Now I will review the third quarter performance. Independent Bank Corp.’s performance in the third quarter of 2006 is consistent with management’s continued focus on profitable asset and liability generation in a challenging rate environment. This deliberately resulted in a smaller balance sheet. Assets have decreased $107 million or 4% since year end 2005. INDB reported net income of $8.6 million and diluted earnings per share of 58 cents in the third quarter of 2006, an increase of 4% from the 56 cents per diluted share reported in the same period last year. For the nine-month period, GAAP diluted earnings per share improved by 3% to $1.63 while operating diluted earnings per share improved by 4% to $1.62.

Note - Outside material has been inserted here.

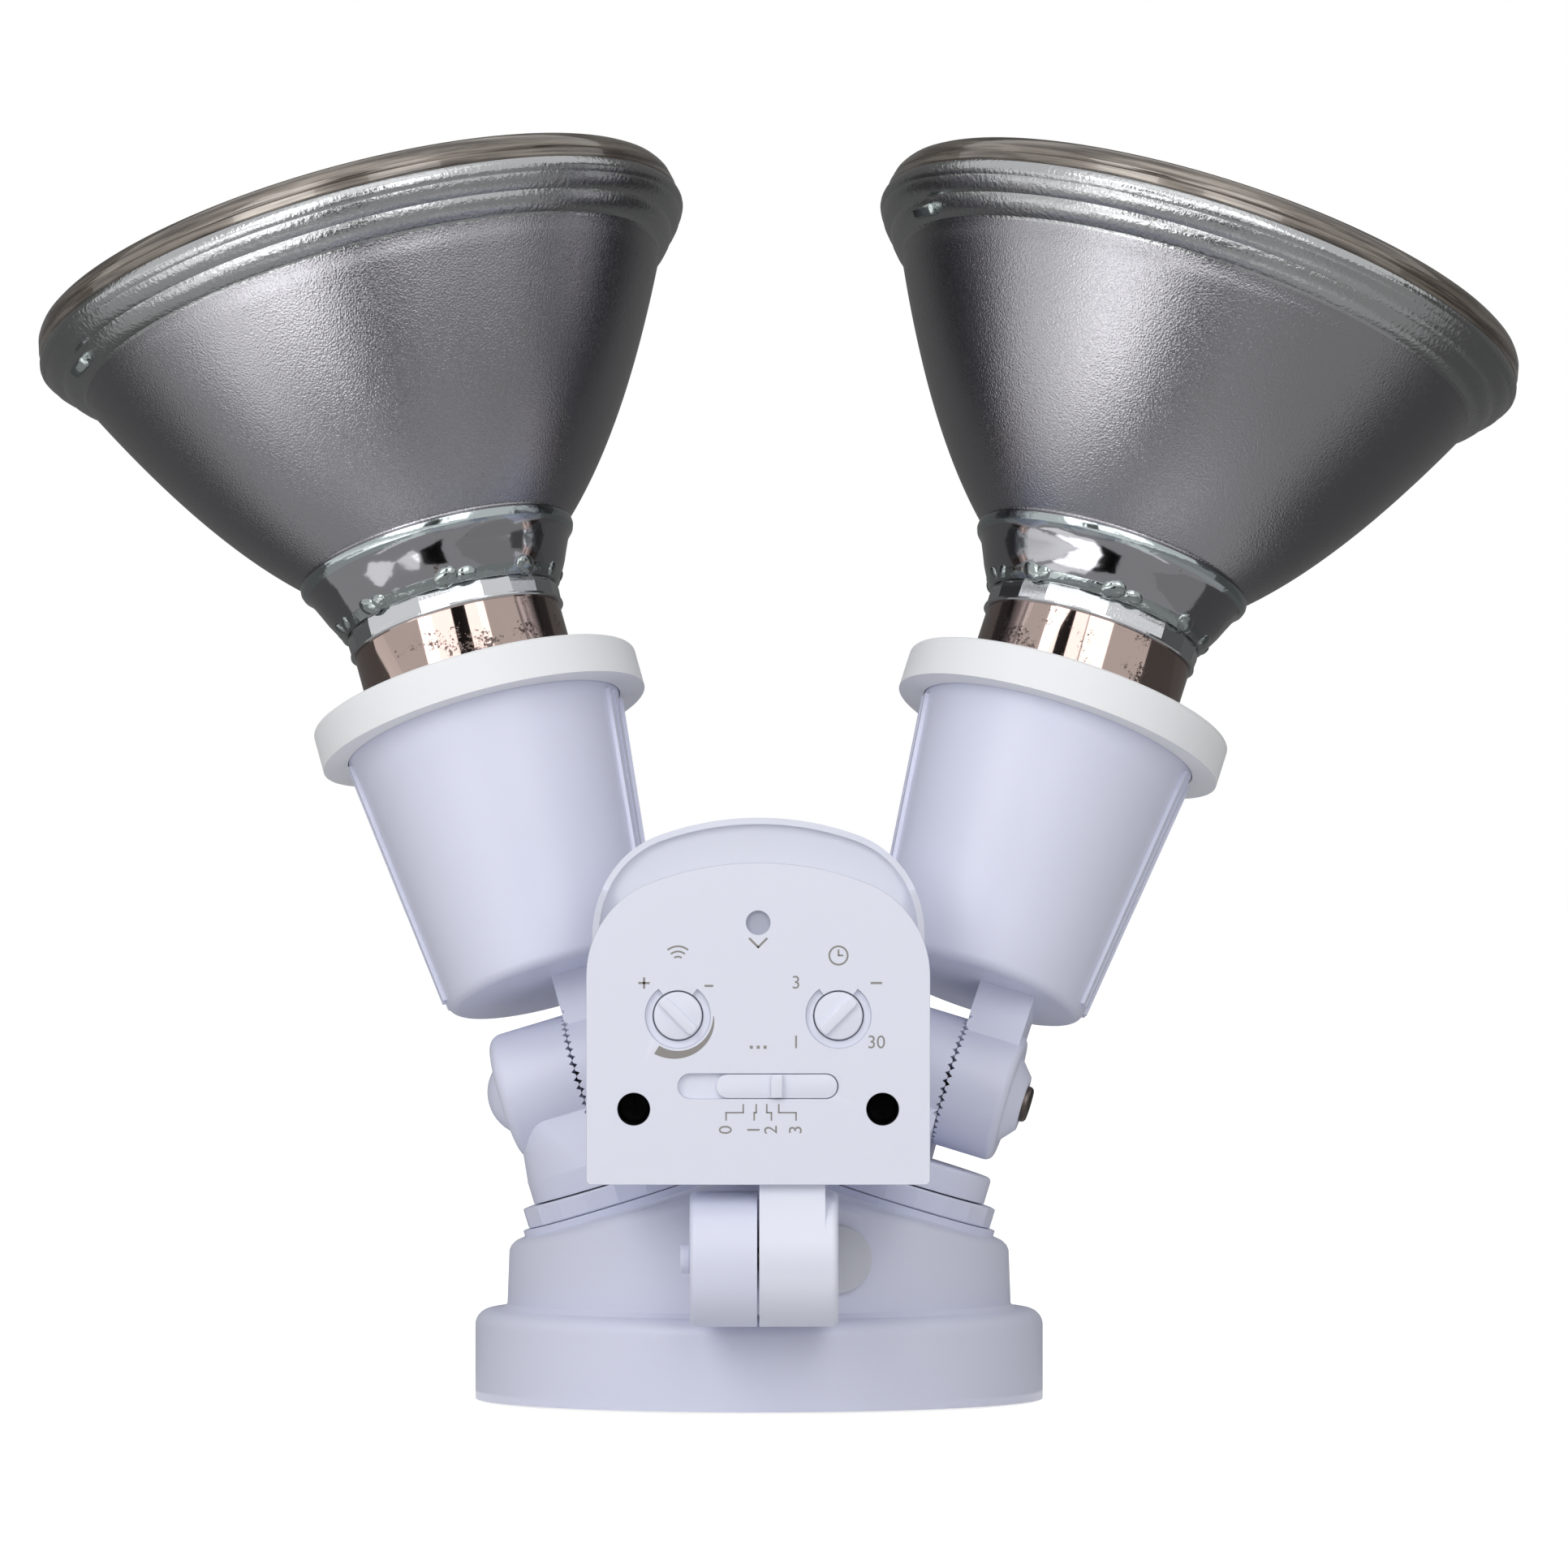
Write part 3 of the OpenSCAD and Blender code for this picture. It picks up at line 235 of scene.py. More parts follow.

Key takeaways from the quarter: 4% operating earnings per share growth includes the impact of an additional Federal Home Loan Bank dividend in the quarter. This had a positive impact of approximately $342,000 pre-tax or $199,000 on an after-tax basis to our third quarter
performance. It also positively impacted the net interest margin for Q3. The reported net interest margin of 3.89% would have been 3.84% excluding this item.
The net interest margin in the third quarter was negatively impacted by a higher cost of deposits than anticipated as well as a large Fed fund sold position created by excess liquidity, averaging $44 million for the quarter. Both of these factors negatively impacted the margin by a total of 9 basis points.
The stock buyback, the stock buyback was concluded at an average cost of $31.04 per share during the quarter. As mentioned on previous calls, I expect the Company’s tangible equity ratio currently 5.76% will be around 6% by the end of 2006.
We remain focused on commercial and home equity loan growth while decreasing other asset categories due to the rate environment and current profitability characteristics of those assets. On a very positive note, the third quarter of 2006 represents the best net growth in commercial outstandings since the first quarter of 2005.
As expected, deposits in the third quarter were essentially flat to Q2 levels. In an environment where we are constantly shrinking the balance sheet, we are focused on pricing deposits for customer retention as well as core deposit growth and do not feel a need to aggressively grow non-core deposits to fund balance sheet growth.
We also have good core fee income growth that’s up 6% year-to-date on a core basis and good expense control, only up 1% year-to-date. Our third quarter key profitability performance indicators are strong. Return on average assets, 1.17%. Return on average equity, 15.6%. Non-performing assets increased to $7 million at September 30. We’ve provided expanded detail on non-performing assets in the press release for your information.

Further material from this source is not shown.